Lo sconto del Tas a Sharapova
A Maria Sharapova, il 2 marzo 2016 (e dunque, due mesi dopo essere stata proibita nel mondo dello sport) era stata contestata la violazione della normativa antidoping: l’ex tennista russa aveva ammesso di aver fatto uso proprio del Meldonium per oltre dieci anni in quanto non consapevole fosse doping. Inizialmente squalificata per 24 mesi – e, dunque, fino al 25 gennaio 2018 come stabilito dall’Itf – il Tas aveva poi ridotto la condanna a un anno e tre mesi. Il Tribunale, oltre a determinare che Sharapova non era pienamente consapevole dei rischi nel prendere Meldonium e oltretutto non aveva mai ricevuto avvisi specifici da Wada o Wta circa l’illegalità della sostanza, aveva creduto alla dimenticanza dell’agente Max Eisenbud. Accusata di aver assunto Meldonium non secondo le regole previste, era stata considerata dal Tas negligente ma non completamente colpevole.
Il caso Mudryk
Da allora il Meldonium era quasi caduto nel dimenticatoio, fino al presunto caso di assunzione involontaria da parte di Mykhailo Mudryk. Sospeso provvisoriamente dalla Football Association – come comunicato dal Chelsea – si ritiene che una potenziale contaminazione possa essere avvenuta all’estero, poiché la sostanza non è disponibile nel Regno Unito. Il 23enne ucraino sta aspettando il risultato di un campione “B” che potrebbe confermare, o meno, quanto risultato nei primi controlli. Lo stesso Mudryk si è reso disponibile a collaborare con i Blues per trovare la soluzione: “È stato uno choc totale perché non ho mai usato consapevolmente sostanze vietate o infranto alcuna regola, e sto lavorando a stretto contatto con il mio team per indagare su come ciò sia potuto accadere”. Attualmente, il numero di atleti positivi al mildronato (rispetto al biennio 2016-2018) è drasticamente ridotto: la Food and Drug Administration, così come le agenzie del farmaco europee, non ne approvano comunque l’utilizzo.
Il retroscena dei Giochi Europei 2015 a Baku
Prima di essere considerata sostanza dopante, quasi 500 atleti erano risultati positivi al Meldonium durante la prima edizione dei Giochi Europei, organizzata a Baku.

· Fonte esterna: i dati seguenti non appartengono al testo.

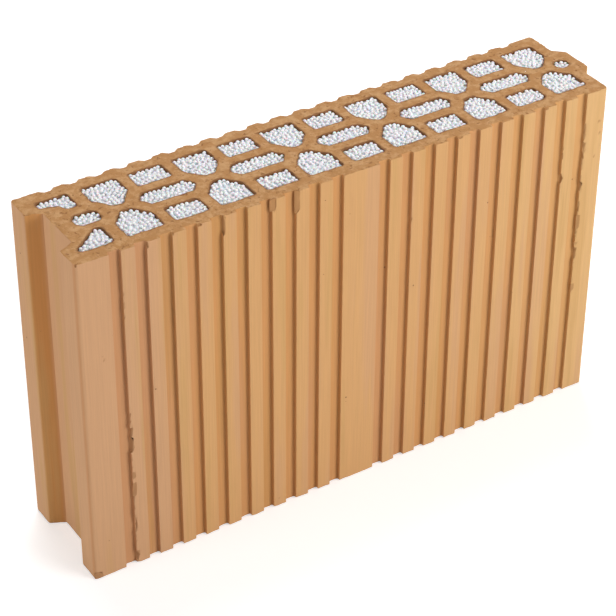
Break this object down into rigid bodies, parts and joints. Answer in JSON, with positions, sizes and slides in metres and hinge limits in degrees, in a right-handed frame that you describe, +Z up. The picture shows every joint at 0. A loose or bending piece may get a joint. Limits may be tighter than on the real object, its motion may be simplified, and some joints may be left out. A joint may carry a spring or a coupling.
{
  "type": "insulated ring beam block",
  "caption": "Extruded fired-clay facing block for a ring beam, with ribbed faces, a tongue end, a recessed end and upright cells filled with bead insulation.",
  "frame": {"origin": "middle of the bounding box in plan, on the bottom bed", "axes": "X along the block from the recessed end to the tongue end, Y through the block from the ribbed face in the picture to the far face, Z up along the cells"},
  "size_m": [0.3818, 0.08, 0.23],
  "materials": {
    "fired_clay": "matt fired clay, smooth extruded faces and rough cut beds",
    "bead_fill": "white expanded polystyrene beads"
  },
  "bodies": {
    "root": {"clay_block": "fired_clay", "bead_fill_front_01": "bead_fill", "bead_fill_front_02": "bead_fill", "bead_fill_front_03": "bead_fill", "bead_fill_front_04": "bead_fill", "bead_fill_front_05": "bead_fill", "bead_fill_front_06": "bead_fill", "bead_fill_front_07": "bead_fill", "bead_fill_front_08": "bead_fill", "bead_fill_front_09": "bead_fill", "bead_fill_front_10": "bead_fill", "bead_fill_front_11": "bead_fill", "bead_fill_front_12": "bead_fill", "bead_fill_middle_01": "bead_fill", "bead_fill_middle_02": "bead_fill", "bead_fill_middle_03": "bead_fill", "bead_fill_middle_04": "bead_fill", "bead_fill_middle_05": "bead_fill", "bead_fill_middle_06": "bead_fill", "bead_fill_middle_07": "bead_fill", "bead_fill_back_01": "bead_fill", "bead_fill_back_02": "bead_fill", "bead_fill_back_03": "bead_fill", "bead_fill_back_04": "bead_fill", "bead_fill_back_05": "bead_fill", "bead_fill_back_06": "bead_fill", "bead_fill_back_07": "bead_fill", "bead_fill_back_08": "bead_fill", "bead_fill_back_09": "bead_fill", "bead_fill_back_10": "bead_fill", "bead_fill_back_11": "bead_fill", "bead_fill_back_12": "bead_fill"}
  },
  "joints": []
}
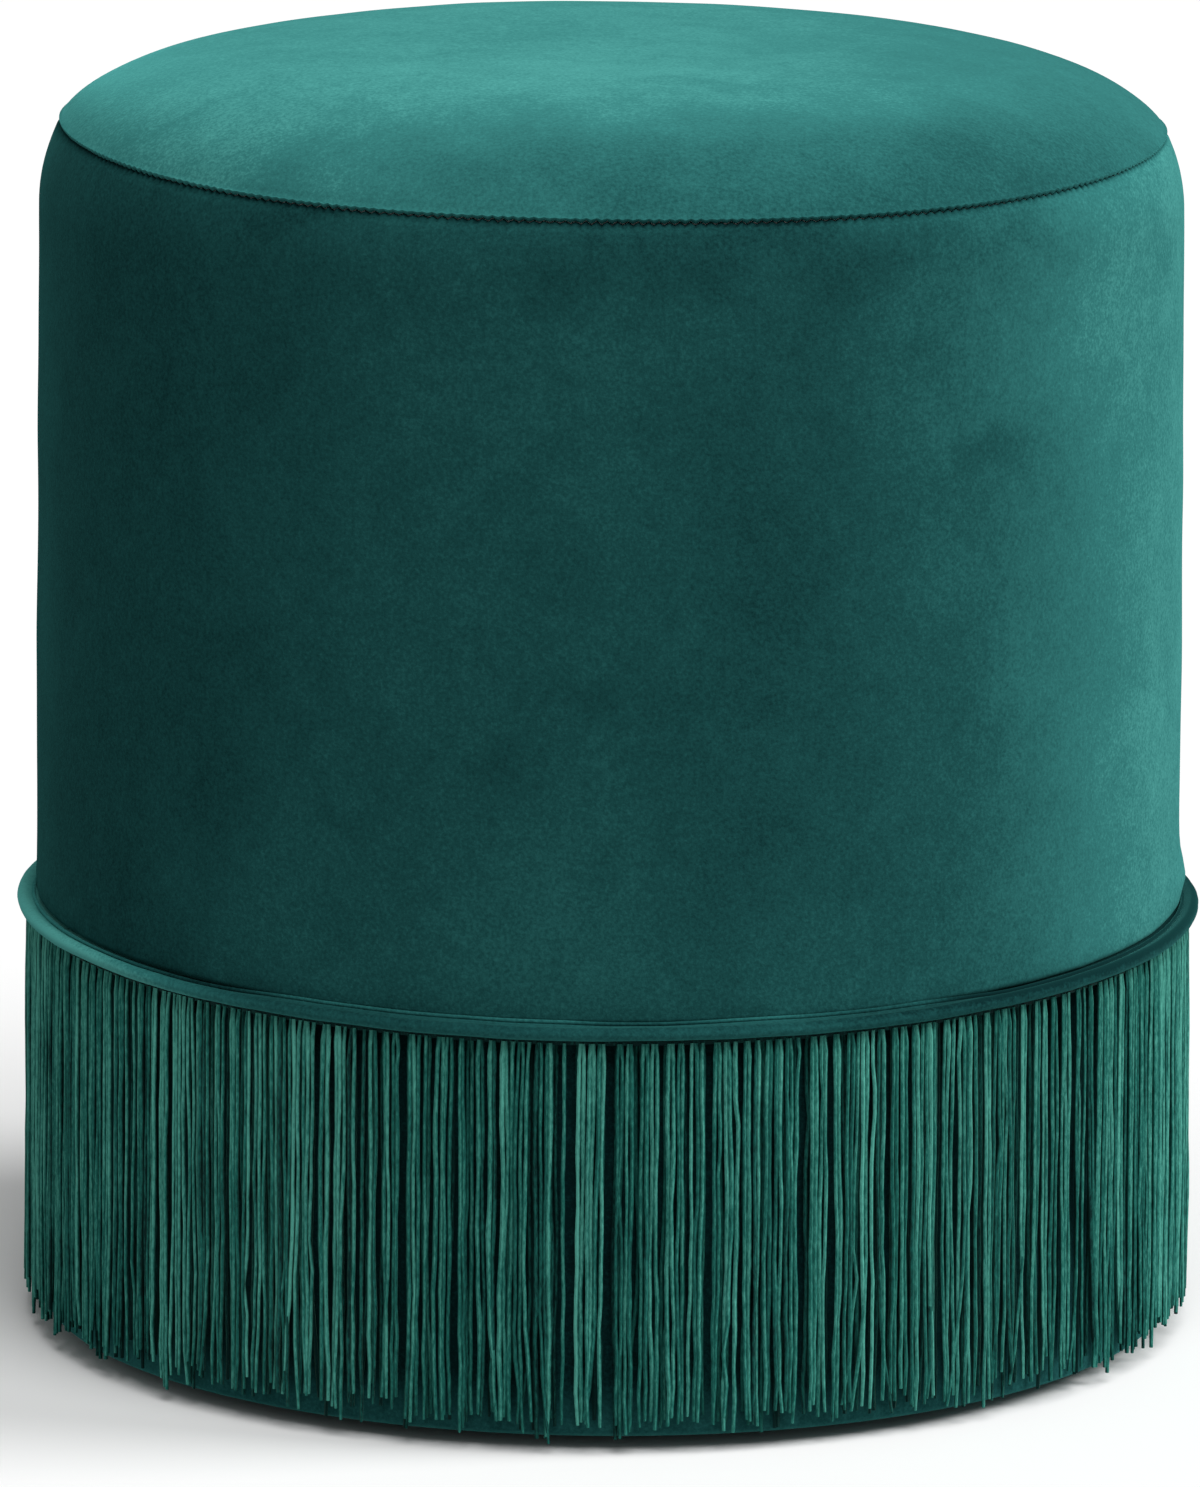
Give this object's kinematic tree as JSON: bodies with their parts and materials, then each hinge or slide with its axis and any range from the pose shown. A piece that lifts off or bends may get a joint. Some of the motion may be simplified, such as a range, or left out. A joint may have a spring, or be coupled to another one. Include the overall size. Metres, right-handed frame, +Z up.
{
  "type": "tuffet",
  "caption": "Round upholstered velvet tuffet with a domed seat, a corded welt and a skirt of hanging fringe over its base.",
  "frame": {"origin": "on the floor, at the middle of the drum's foot", "axes": "+Z up along the drum's axis, -Y towards the front, +X to the right when seen from the front"},
  "size_m": [0.3642, 0.3642, 0.3952],
  "materials": {
    "velvet": "deep teal cotton velvet with a short, brushed pile",
    "fringe": "green rayon cord fringe, slightly glossy",
    "black_cloth": "black non-woven base cloth",
    "foam": "cream polyurethane foam, open cells",
    "wadding": "white polyester wadding",
    "cotton": "natural cotton piping cord",
    "fibreboard": "raw medium density fibreboard",
    "hardboard": "raw hardboard, smooth on one side",
    "pine": "sawn pine",
    "steel": "zinc plated",
    "black_plastic": "moulded black polyethylene"
  },
  "bodies": {
    "root": {"top_board": "fibreboard", "base_ring": "fibreboard", "wall_wrap": "hardboard", "side_foam": "foam", "seat_foam": "foam", "seat_wadding": "wadding", "top_cover": "velvet", "side_cover": "velvet", "lower_band": "velvet", "welt_cord": "cotton", "welt_cover": "velvet", "dust_cover": "black_cloth", "post_front": "pine", "post_right": "pine", "post_back": "pine", "post_left": "pine", "fringe_front": "fringe", "fringe_right": "fringe", "fringe_back": "fringe", "fringe_left": "fringe", "top_screw_front": "steel", "top_screw_right": "steel", "top_screw_back": "steel", "top_screw_left": "steel", "base_screw_front": "steel", "base_screw_right": "steel", "base_screw_back": "steel", "base_screw_left": "steel", "glide_front_right": "black_plastic", "glide_back_right": "black_plastic", "glide_back_left": "black_plastic", "glide_front_left": "black_plastic", "glide_nail_front_right": "steel", "glide_nail_back_right": "steel", "glide_nail_back_left": "steel", "glide_nail_front_left": "steel"}
  },
  "joints": []
}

Dati rivelati, all’epoca, da un’indagine svolta dal British Journal of Sports Medicine: secondo la rivista scientifica specializzata, 13 di questi avevano vinti una medaglia (rispettivamente nel karate, beach-soccer, basket 3×3 e sambo, un’arte marziale russa). Oltre ai vari test, alcuni degli sportivi coinvolti avevano ammesso di aver fatto uso della sostanza: un’inchiesta che convinse la Wada a vietare il medicinale nel mondo dello sport.